Before the industry can earn consumer trust through education, however, a panel on reputation management and advocacy said that the cannabis community must face the “Second Stigma”.

The industry has earned a bad reputation of poor business management, quick money grabs and unstable business models. Omar Khan, senior vice-president of corporate and public affairs at High Tide Inc., moderated a panel to discuss the industry’s role in navigating its public relations and media action plan.

Vanmala Subramainiam, capital markets reporter at The Globe & Mail, said the cannabis industry is currently undergoing a “shaking out process” that is similar to other industries that she has reported on.

“I can draw parallels between the tech sector and cannabis. Cannabis companies were essentially startups. The only difference was there were a whole bunch of provincial and federal bodies they had to negotiate with all the time,” she said at the Lift & Co. Industry Day panel.

The Globe and Mail reporter, Vanmala Subramainiam (right), draws parallels between the tech sector and cannabis cannabis sector. (Photo: Jean Ko Din, Grow Opportunity)

David George-Cosh, reporter at BNN Bloomberg, agreed with Subramainiam and added that the main difference between the tech and cannabis sectors was that the tech sector “probably had a lot more seasoned, smarter executives from the get-go.”

“I think the level of sophistication that those early executives had in the (cannabis) sector, you could draw a straight line between that and the regulatory and governance issues that not only happened with CannTrust, but also happens, like right now, with Hexo,” said George-Cosh.

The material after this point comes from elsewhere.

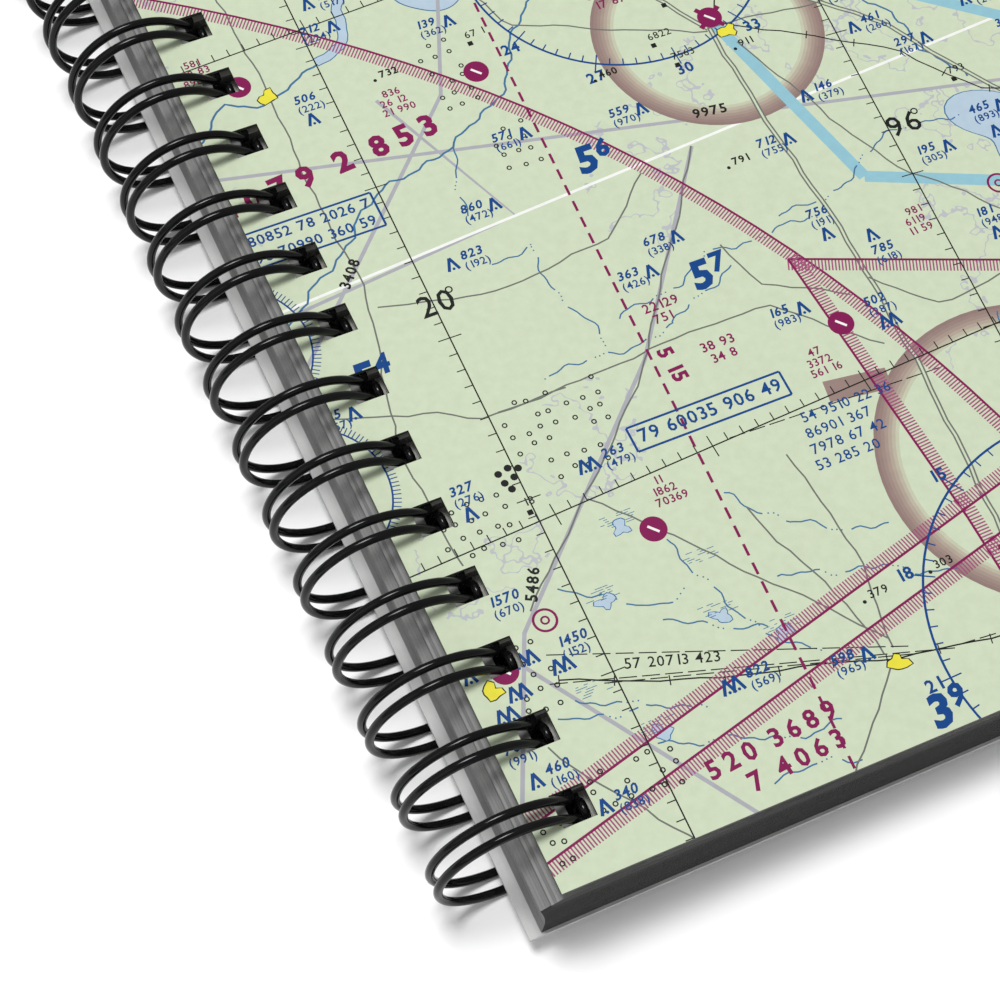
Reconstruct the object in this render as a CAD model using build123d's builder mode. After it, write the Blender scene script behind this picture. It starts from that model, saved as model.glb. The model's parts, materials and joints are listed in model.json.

In order to get beyond the conversation of bad business, panelists agreed that the industry must work together to do the leg work to bring their stories to mainstream media. The power of the media is still an untapped potential for the industry, even though it can be one of the simplest ways to get around any marketing regulatory restrictions, said Katie Pringle, founder of cannabis marketing agency, Marigold PR.

One of the biggest obstacles to this, however, is that there is no cohesive lobby or voice of authority that represents the industry as a whole. In the early days, George-Cosh said Canopy Growth founder Bruce Linton, served as an industry spokesperson that advocated for the Canadian cannabis legalization. But when he left the company and moved to the U.S. market, no one has taken up that mantle.

Khan, who was former board member at the Cannabis Council of Canada (C3), said that one of the issues of C3 is the lack of industry buy-in. He said that before and at the beginning of legalization, the association was made up of almost all CEO representatives in the industry. Now, Khan said it’s a “hodgepodge.”

“You don’t really have CEOs. You’ve got VPs, a director here, a manager there, and I don’t think most of them, frankly, are all that in touch with what’s going on in the C-suite,” he said. “I think there is direct advocacy happening and I think you’re all correct that it’s not as cohesive and unified as it should be. But governments react to public opinion. And unless and until people in the industry are willing to put the dollars down to drive public attention, the lobbyists on the ground, it becomes a difficult task.”